Well, I don’t know what his design looks like, but I was thinking that electrically connecting the LED- to the board makes the whole thing useless for 99.99% of flashlights, because the driver regulates current on the negative side. Then ‘grounding’ the negative side of the LED makes the light single mode Turbo only! :open_mouth:

…so we should electrically insulate / isolate the MCPCB from the pill with a thin layer of something plus some thermal goo.
Should i make a crude drawing?

The current sense feedback is on the negative side of buck/boost drivers, to my knowledge. This is baaaad news. For the love of g0d, why have those @#$%ns chosen the cathode slug as the main heat sewage? They just weren't thinking in flashlights at all, which I can understand, but it could also have implications for “integrated” drivers.

Of course, just an opinion. Time for BeO/diamond dielectric MCPCB's fellows.

Cheers ^:)

My MCPCB is designed for prototyping purpose. It will accommodate various optics and mounts - that’s why it’s big and thick without pre drilled holes. The design makes it easy for various testing, I can mill it down to circular 20mm or any shapes without risk to short any electrical traces because it’s shorted anyway.

To make it electrically neutral is EASY. You just put any commercially available dielectric tape/epoxy/glue between the MCPCB and the host. The heat concentration already spread to area 95 times the cathode size, less delta T. Even if we use dielectric material with only 3W/m.K (thin layer of course) thermal conductivity would still theoritically superior than those LED with thermal pad. The cathode makes metal - metal contact through copper and solder connection, less thermal resistance than through dielectric - solder connection from the LED thermal pad base. Unless the base of those LED with thermal pad is made from material with thermal conductivity superior than copper this design would be better for high power LED. But I can’t be really sure until mr Djozz done with his back to back test.

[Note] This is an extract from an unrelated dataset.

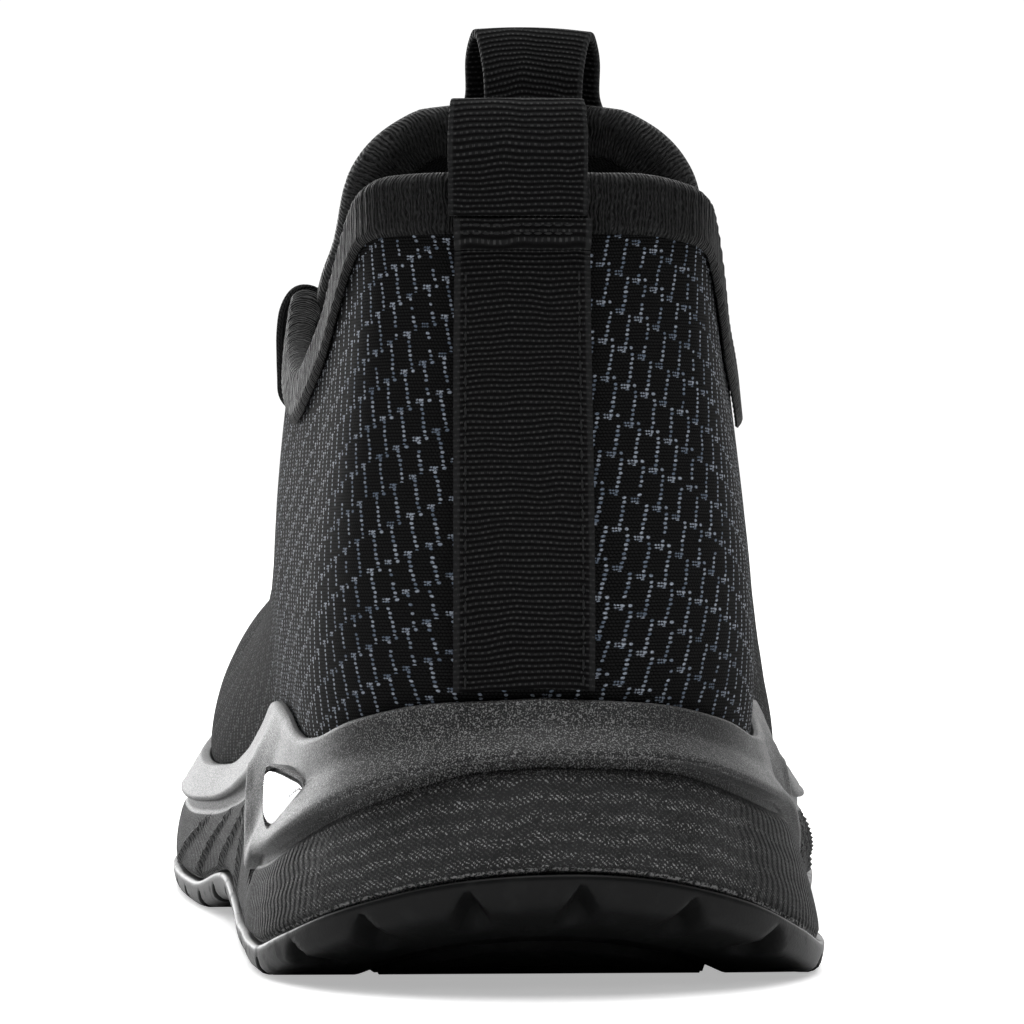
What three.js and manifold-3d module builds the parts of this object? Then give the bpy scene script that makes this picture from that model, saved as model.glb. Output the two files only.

The best test is to compare it to XHP50 with equal sized DTP board.

I can add the XHP50 test to the graph for comparison :slight_smile:

The package is on the way to Maukka, should be there in a week. I added extra bare NV4 emitters from each type for you. There are total 13 emitters including 3 pcs NVSL219CT R9050.

PACKING LIST
——————

  1. NV4W144AME (6V) - sm653E1200KR70 - 1 pc

2. NV4W144ARE (12V) - sm575E1000Lv9R9050 - 1 pc

3. NV4W144AME (6V) - sm575E1000KR9050 - 1 pc

4. NV4L144ARE (12V) - sm305E900Lv9R9050 - 1 pc

5. NV4L144AME (6V) - sm305E1100KR8000 - 1 pc

6. NV4W144AME (6V) - sm653E1200KR70
soldered on VirEnce DTP MCPCB - 1 pc

7. NV4W144ARE (12V) - sm575E1000Lv9R9050
soldered on VirEnce DTP MCPCB - 1 pc

8. NV4W144AME (6V) - sm575E1000KR9050
soldered on VirEnce DTP MCPCB - 1 pc

9. NV4L144ARE (12V) - sm305E900Lv9R9050
soldered on VirEnce DTP MCPCB - 1 pc

10. NV4L144AME (6V) - sm305E1100KR8000table(table#posts).
soldered on VirEnce DTP MCPCB - 1 pc

11. NVSL219CT - sm305D200L1R9050
soldered on SinkPad DTP MCPCB - 3 pcs

TOTAL: 13 ITEMS

Thats a lot of work to test^ but can’t wait to see them!

Correct, given that emitter testing the way I do it (no automation whatsoever, which is labor intensive but also adds to the accuracy) takes several hours, and that I have a job and a family, I’m sure that I do not have the time to test all 13. But I will pick the emitters that will tell enough about the others that a complete picture can be derived.